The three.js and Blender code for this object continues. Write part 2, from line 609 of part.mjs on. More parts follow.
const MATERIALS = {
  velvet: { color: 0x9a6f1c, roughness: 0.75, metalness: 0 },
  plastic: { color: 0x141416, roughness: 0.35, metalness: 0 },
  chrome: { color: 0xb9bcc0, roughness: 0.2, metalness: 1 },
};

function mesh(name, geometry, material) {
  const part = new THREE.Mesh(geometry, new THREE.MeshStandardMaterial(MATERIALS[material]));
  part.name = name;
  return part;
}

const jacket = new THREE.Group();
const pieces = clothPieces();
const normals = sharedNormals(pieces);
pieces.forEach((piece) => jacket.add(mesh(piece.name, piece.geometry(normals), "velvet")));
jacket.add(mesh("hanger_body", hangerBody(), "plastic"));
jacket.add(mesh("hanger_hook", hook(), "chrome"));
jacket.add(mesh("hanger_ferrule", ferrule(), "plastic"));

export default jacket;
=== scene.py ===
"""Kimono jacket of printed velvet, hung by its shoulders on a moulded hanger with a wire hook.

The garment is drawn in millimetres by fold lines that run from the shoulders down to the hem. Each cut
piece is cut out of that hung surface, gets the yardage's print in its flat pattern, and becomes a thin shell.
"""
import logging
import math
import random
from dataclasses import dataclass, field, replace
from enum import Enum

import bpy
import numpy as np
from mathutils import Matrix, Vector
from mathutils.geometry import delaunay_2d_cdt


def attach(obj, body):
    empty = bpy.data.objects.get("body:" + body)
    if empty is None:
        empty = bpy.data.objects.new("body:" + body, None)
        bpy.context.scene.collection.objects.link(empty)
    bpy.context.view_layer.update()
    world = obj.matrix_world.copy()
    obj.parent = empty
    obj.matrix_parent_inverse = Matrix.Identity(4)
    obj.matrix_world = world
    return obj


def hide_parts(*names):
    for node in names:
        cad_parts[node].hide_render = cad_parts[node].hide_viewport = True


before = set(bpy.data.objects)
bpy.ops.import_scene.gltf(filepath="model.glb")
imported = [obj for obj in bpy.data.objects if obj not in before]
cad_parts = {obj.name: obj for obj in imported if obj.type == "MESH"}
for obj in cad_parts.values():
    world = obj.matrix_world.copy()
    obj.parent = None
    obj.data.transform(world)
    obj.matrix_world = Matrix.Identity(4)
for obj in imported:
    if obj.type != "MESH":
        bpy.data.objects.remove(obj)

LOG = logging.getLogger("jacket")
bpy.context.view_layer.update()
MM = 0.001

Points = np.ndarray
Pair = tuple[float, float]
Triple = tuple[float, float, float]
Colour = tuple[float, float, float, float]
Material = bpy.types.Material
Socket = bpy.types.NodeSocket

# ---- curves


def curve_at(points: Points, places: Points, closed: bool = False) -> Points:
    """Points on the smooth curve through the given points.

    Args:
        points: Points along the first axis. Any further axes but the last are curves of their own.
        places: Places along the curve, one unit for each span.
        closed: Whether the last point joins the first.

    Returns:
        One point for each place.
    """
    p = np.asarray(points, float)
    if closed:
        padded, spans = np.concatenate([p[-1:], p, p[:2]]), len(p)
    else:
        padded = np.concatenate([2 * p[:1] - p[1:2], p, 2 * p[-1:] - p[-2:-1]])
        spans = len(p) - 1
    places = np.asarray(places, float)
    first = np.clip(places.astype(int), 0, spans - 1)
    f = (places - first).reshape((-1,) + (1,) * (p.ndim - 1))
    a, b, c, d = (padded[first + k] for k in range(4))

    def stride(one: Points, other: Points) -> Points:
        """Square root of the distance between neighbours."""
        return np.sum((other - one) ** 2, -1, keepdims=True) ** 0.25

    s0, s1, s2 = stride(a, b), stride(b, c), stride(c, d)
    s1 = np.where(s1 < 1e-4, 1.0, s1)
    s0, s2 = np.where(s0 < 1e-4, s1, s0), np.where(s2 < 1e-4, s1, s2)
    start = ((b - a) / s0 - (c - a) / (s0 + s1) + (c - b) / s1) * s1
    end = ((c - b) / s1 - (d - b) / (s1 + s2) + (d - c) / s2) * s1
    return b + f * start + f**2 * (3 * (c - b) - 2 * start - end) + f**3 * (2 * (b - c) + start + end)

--

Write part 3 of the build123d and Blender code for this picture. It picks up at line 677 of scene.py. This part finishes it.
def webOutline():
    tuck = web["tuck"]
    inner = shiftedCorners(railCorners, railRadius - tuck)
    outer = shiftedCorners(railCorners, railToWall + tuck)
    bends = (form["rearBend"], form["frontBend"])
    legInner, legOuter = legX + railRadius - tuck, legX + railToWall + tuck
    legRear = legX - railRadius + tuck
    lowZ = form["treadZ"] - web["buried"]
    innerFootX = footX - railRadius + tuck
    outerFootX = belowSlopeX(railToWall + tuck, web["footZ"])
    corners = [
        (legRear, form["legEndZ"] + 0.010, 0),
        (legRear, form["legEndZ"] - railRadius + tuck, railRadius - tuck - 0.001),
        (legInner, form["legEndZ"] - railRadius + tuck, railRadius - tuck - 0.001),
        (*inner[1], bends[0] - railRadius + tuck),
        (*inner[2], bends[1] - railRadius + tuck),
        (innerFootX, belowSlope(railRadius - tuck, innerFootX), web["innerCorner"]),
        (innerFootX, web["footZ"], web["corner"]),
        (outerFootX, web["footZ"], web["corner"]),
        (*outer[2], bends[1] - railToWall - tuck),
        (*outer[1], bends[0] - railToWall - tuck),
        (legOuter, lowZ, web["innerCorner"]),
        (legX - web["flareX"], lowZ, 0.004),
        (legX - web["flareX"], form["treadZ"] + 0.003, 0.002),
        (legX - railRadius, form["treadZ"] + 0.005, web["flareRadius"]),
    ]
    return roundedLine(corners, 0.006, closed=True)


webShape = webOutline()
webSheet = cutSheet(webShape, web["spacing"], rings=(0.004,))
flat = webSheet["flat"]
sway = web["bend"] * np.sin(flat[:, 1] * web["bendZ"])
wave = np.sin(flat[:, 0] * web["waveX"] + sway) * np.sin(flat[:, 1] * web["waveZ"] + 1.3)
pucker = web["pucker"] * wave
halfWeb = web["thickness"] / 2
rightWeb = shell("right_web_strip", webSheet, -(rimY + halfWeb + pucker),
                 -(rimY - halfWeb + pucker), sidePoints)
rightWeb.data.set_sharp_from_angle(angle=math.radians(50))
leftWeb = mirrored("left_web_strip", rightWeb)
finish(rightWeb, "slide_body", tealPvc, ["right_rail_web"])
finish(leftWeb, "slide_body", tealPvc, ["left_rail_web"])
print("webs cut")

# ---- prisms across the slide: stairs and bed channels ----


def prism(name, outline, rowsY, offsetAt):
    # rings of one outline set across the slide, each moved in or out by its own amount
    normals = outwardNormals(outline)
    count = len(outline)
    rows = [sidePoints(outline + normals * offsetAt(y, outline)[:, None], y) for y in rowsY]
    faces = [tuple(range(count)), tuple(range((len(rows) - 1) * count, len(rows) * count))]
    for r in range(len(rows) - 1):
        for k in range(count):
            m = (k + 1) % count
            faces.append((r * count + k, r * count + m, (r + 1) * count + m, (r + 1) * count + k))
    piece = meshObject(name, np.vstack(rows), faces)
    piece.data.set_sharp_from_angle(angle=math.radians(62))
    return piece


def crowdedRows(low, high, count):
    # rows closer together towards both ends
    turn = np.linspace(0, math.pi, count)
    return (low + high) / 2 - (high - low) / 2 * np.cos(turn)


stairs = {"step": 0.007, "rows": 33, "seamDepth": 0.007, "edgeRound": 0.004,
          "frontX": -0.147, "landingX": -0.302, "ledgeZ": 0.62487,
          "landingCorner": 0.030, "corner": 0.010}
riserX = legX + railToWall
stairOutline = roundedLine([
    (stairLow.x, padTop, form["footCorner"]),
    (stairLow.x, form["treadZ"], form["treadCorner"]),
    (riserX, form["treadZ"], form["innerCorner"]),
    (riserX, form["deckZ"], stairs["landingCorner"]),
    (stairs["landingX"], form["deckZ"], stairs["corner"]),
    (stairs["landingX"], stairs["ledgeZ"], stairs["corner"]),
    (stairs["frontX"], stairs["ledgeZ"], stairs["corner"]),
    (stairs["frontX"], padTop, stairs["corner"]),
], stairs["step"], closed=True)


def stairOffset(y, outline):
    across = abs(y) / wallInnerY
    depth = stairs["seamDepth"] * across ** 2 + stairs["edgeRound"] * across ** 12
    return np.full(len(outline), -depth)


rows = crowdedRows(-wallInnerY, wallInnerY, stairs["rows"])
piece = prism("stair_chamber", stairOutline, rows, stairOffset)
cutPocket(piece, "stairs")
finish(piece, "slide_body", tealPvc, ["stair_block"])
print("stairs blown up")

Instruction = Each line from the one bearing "bpy.data.objects.remove(obj)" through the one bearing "Socket = bpy.types.NodeSocket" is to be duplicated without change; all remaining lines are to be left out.

Exercise answer =
        bpy.data.objects.remove(obj)

LOG = logging.getLogger("jacket")
bpy.context.view_layer.update()
MM = 0.001

Points = np.ndarray
Pair = tuple[float, float]
Triple = tuple[float, float, float]
Colour = tuple[float, float, float, float]
Material = bpy.types.Material
Socket = bpy.types.NodeSocket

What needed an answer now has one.